• EXERCISE BRIEF: Stop after the line containing "with ball tips.": print each line exactly from the first line of the listing up to that point.

• • •

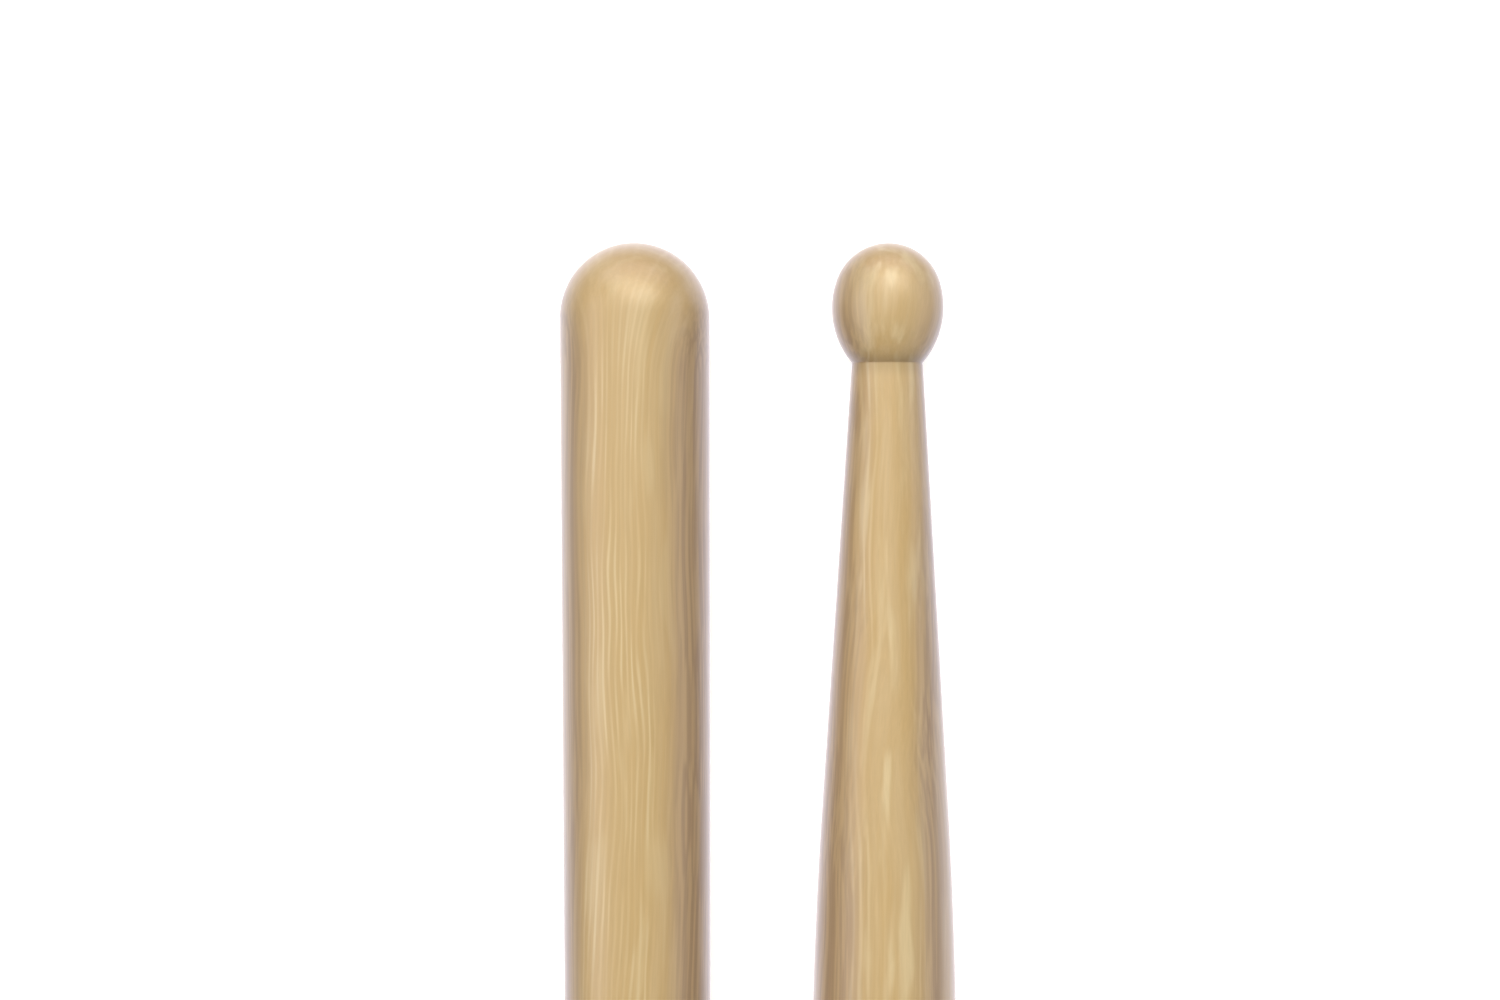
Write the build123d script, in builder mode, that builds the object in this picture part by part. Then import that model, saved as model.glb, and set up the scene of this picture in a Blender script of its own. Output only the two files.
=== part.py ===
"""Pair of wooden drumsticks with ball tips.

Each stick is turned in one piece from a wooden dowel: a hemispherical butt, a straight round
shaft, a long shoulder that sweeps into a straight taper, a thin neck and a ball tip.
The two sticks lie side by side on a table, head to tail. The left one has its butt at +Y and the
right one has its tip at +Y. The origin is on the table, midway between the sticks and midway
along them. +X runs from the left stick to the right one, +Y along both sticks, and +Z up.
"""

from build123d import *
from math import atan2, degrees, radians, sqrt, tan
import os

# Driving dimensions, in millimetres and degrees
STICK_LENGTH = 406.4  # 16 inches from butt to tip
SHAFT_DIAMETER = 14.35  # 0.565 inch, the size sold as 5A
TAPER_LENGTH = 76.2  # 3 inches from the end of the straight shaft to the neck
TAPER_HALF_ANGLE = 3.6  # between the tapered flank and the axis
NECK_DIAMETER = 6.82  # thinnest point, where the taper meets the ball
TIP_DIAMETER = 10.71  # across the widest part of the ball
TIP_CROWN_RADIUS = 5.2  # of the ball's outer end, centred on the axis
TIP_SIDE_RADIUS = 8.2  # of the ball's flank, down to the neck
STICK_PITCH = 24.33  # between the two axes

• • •

• REPLY:
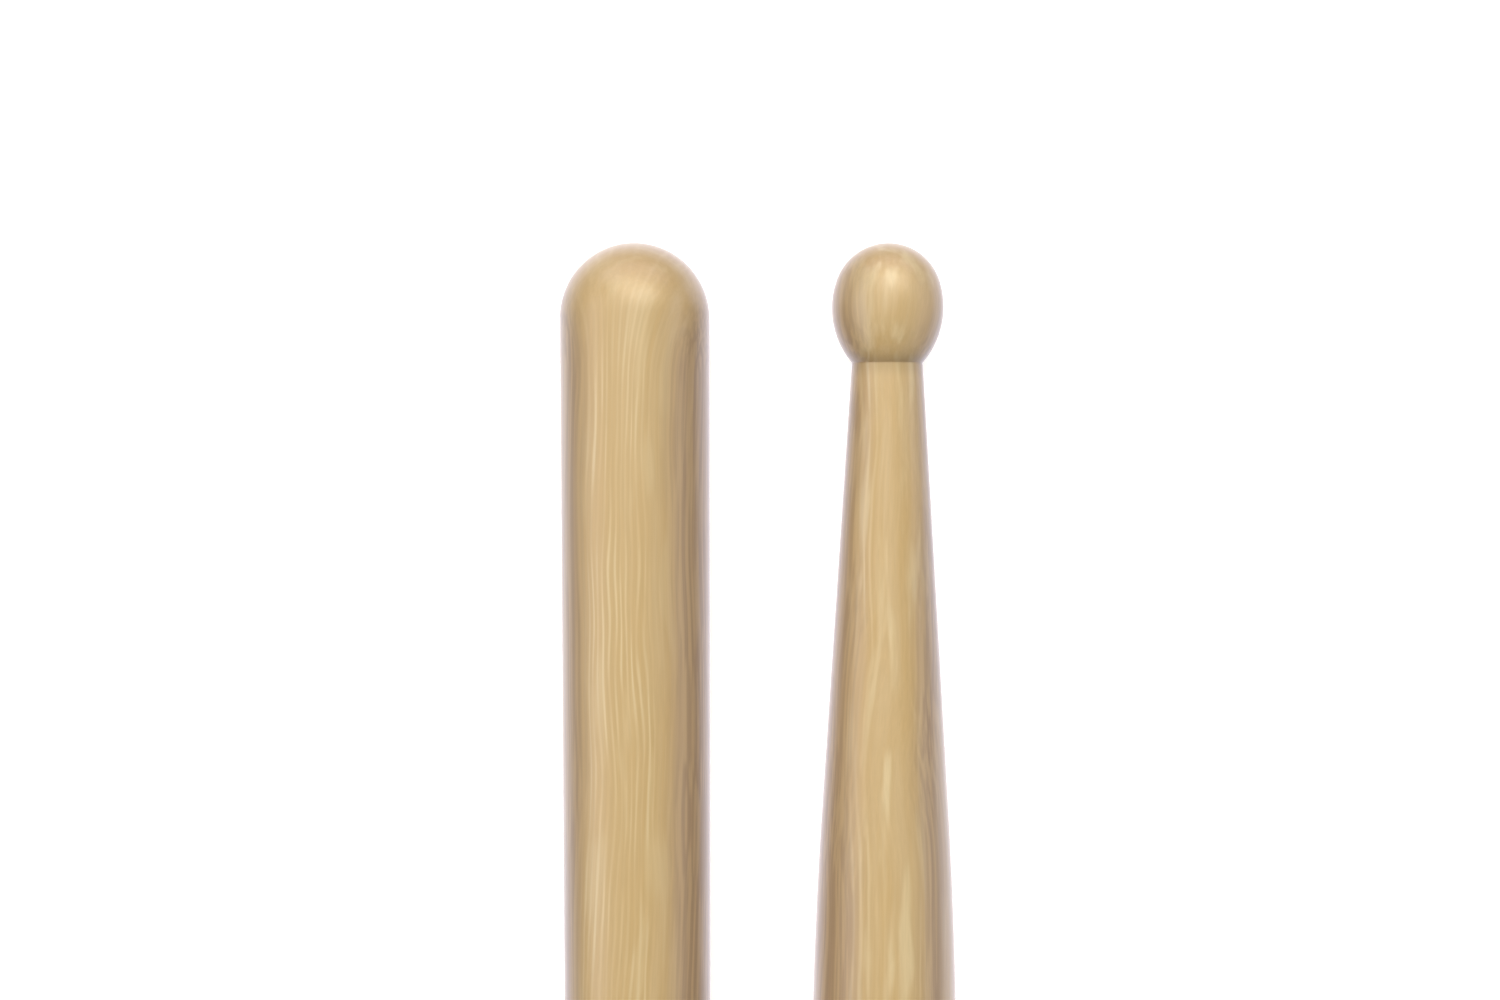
Write the build123d script, in builder mode, that builds the object in this picture part by part. Then import that model, saved as model.glb, and set up the scene of this picture in a Blender script of its own. Output only the two files.
=== part.py ===
"""Pair of wooden drumsticks with ball tips.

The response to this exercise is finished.